* Given data:
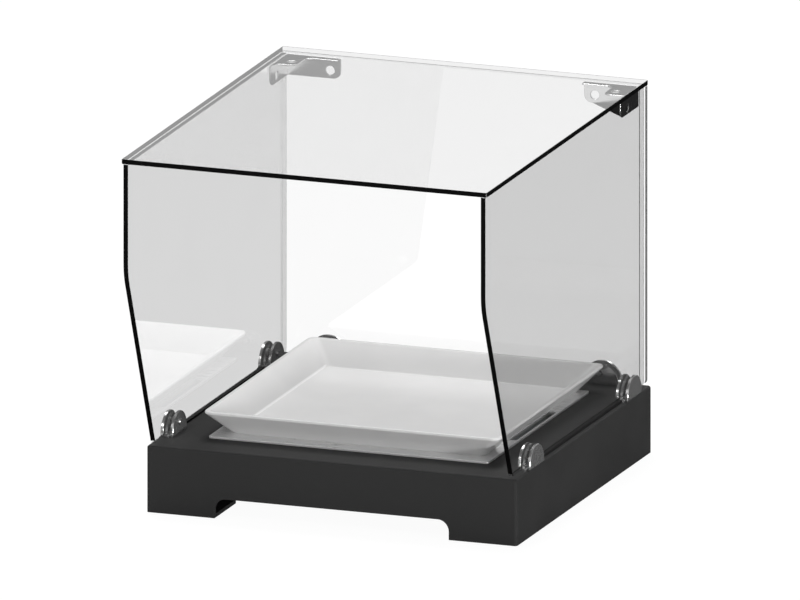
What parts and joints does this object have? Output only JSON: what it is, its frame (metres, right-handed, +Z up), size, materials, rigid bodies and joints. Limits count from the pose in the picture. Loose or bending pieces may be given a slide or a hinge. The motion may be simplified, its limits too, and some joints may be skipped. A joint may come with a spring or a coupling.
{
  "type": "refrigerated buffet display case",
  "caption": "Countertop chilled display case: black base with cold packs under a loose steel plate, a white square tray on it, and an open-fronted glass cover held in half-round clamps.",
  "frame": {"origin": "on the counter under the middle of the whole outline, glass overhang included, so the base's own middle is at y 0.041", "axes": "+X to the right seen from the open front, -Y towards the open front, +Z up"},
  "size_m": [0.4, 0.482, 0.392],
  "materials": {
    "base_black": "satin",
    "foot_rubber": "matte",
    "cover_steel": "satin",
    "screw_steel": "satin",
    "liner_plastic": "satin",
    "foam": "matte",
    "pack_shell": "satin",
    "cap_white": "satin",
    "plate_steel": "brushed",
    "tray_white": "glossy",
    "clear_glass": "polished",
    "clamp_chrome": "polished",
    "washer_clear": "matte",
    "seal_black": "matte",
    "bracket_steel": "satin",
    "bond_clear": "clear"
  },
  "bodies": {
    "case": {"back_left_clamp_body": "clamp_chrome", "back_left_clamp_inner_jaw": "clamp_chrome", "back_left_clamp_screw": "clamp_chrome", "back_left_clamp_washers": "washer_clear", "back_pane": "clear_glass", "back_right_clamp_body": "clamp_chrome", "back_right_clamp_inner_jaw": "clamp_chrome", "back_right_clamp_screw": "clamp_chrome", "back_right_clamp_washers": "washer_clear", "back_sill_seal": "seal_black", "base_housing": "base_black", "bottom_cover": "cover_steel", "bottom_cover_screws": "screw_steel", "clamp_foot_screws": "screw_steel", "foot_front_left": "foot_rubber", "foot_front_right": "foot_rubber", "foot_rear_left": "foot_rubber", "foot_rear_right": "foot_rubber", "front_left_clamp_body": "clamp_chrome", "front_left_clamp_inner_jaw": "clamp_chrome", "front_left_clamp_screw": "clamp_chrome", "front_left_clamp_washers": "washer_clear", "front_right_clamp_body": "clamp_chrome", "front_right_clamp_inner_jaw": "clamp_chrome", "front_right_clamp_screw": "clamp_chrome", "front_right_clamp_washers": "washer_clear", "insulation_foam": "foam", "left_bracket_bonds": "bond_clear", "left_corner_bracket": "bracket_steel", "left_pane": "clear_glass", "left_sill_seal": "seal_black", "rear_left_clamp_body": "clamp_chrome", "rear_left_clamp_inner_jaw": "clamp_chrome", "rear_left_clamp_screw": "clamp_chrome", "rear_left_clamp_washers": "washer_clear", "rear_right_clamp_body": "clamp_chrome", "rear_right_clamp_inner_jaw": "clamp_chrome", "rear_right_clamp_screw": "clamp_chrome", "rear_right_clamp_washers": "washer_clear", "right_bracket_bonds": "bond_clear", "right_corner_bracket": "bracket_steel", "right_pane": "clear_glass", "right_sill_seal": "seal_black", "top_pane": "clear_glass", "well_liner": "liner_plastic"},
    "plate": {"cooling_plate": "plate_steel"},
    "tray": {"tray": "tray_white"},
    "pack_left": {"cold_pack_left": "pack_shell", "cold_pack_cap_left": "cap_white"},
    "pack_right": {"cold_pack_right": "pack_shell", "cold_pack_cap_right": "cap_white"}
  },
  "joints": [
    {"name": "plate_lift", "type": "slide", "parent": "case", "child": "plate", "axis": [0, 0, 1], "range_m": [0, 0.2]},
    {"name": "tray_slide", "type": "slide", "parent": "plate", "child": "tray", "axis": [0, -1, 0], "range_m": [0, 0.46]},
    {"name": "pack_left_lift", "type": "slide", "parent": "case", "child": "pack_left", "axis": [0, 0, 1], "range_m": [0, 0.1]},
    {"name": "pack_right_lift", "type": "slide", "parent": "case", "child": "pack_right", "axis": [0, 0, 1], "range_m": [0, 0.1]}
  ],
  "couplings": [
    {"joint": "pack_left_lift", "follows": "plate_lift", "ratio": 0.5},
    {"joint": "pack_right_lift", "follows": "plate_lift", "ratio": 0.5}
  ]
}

* Aim of the task:
Print back all the lines verbatim.

* Solution to the problem:
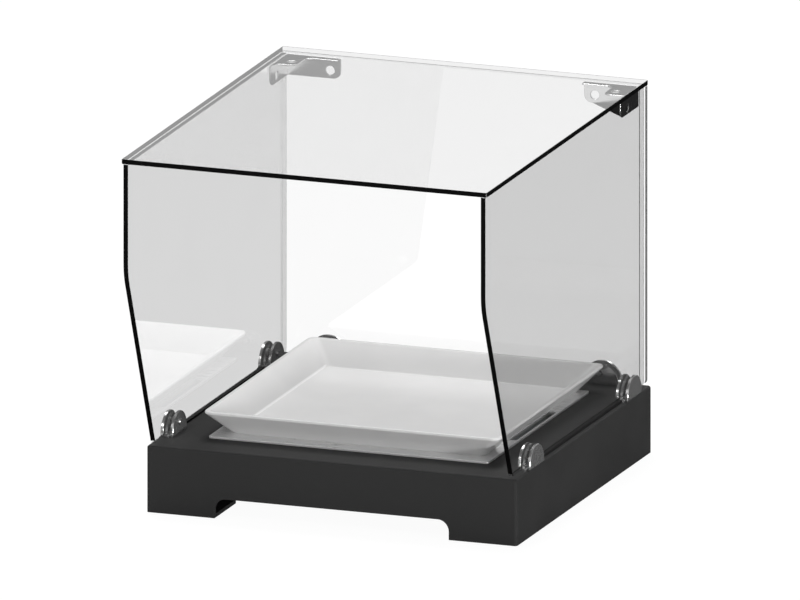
What parts and joints does this object have? Output only JSON: what it is, its frame (metres, right-handed, +Z up), size, materials, rigid bodies and joints. Limits count from the pose in the picture. Loose or bending pieces may be given a slide or a hinge. The motion may be simplified, its limits too, and some joints may be skipped. A joint may come with a spring or a coupling.
{
  "type": "refrigerated buffet display case",
  "caption": "Countertop chilled display case: black base with cold packs under a loose steel plate, a white square tray on it, and an open-fronted glass cover held in half-round clamps.",
  "frame": {"origin": "on the counter under the middle of the whole outline, glass overhang included, so the base's own middle is at y 0.041", "axes": "+X to the right seen from the open front, -Y towards the open front, +Z up"},
  "size_m": [0.4, 0.482, 0.392],
  "materials": {
    "base_black": "satin",
    "foot_rubber": "matte",
    "cover_steel": "satin",
    "screw_steel": "satin",
    "liner_plastic": "satin",
    "foam": "matte",
    "pack_shell": "satin",
    "cap_white": "satin",
    "plate_steel": "brushed",
    "tray_white": "glossy",
    "clear_glass": "polished",
    "clamp_chrome": "polished",
    "washer_clear": "matte",
    "seal_black": "matte",
    "bracket_steel": "satin",
    "bond_clear": "clear"
  },
  "bodies": {
    "case": {"back_left_clamp_body": "clamp_chrome", "back_left_clamp_inner_jaw": "clamp_chrome", "back_left_clamp_screw": "clamp_chrome", "back_left_clamp_washers": "washer_clear", "back_pane": "clear_glass", "back_right_clamp_body": "clamp_chrome", "back_right_clamp_inner_jaw": "clamp_chrome", "back_right_clamp_screw": "clamp_chrome", "back_right_clamp_washers": "washer_clear", "back_sill_seal": "seal_black", "base_housing": "base_black", "bottom_cover": "cover_steel", "bottom_cover_screws": "screw_steel", "clamp_foot_screws": "screw_steel", "foot_front_left": "foot_rubber", "foot_front_right": "foot_rubber", "foot_rear_left": "foot_rubber", "foot_rear_right": "foot_rubber", "front_left_clamp_body": "clamp_chrome", "front_left_clamp_inner_jaw": "clamp_chrome", "front_left_clamp_screw": "clamp_chrome", "front_left_clamp_washers": "washer_clear", "front_right_clamp_body": "clamp_chrome", "front_right_clamp_inner_jaw": "clamp_chrome", "front_right_clamp_screw": "clamp_chrome", "front_right_clamp_washers": "washer_clear", "insulation_foam": "foam", "left_bracket_bonds": "bond_clear", "left_corner_bracket": "bracket_steel", "left_pane": "clear_glass", "left_sill_seal": "seal_black", "rear_left_clamp_body": "clamp_chrome", "rear_left_clamp_inner_jaw": "clamp_chrome", "rear_left_clamp_screw": "clamp_chrome", "rear_left_clamp_washers": "washer_clear", "rear_right_clamp_body": "clamp_chrome", "rear_right_clamp_inner_jaw": "clamp_chrome", "rear_right_clamp_screw": "clamp_chrome", "rear_right_clamp_washers": "washer_clear", "right_bracket_bonds": "bond_clear", "right_corner_bracket": "bracket_steel", "right_pane": "clear_glass", "right_sill_seal": "seal_black", "top_pane": "clear_glass", "well_liner": "liner_plastic"},
    "plate": {"cooling_plate": "plate_steel"},
    "tray": {"tray": "tray_white"},
    "pack_left": {"cold_pack_left": "pack_shell", "cold_pack_cap_left": "cap_white"},
    "pack_right": {"cold_pack_right": "pack_shell", "cold_pack_cap_right": "cap_white"}
  },
  "joints": [
    {"name": "plate_lift", "type": "slide", "parent": "case", "child": "plate", "axis": [0, 0, 1], "range_m": [0, 0.2]},
    {"name": "tray_slide", "type": "slide", "parent": "plate", "child": "tray", "axis": [0, -1, 0], "range_m": [0, 0.46]},
    {"name": "pack_left_lift", "type": "slide", "parent": "case", "child": "pack_left", "axis": [0, 0, 1], "range_m": [0, 0.1]},
    {"name": "pack_right_lift", "type": "slide", "parent": "case", "child": "pack_right", "axis": [0, 0, 1], "range_m": [0, 0.1]}
  ],
  "couplings": [
    {"joint": "pack_left_lift", "follows": "plate_lift", "ratio": 0.5},
    {"joint": "pack_right_lift", "follows": "plate_lift", "ratio": 0.5}
  ]
}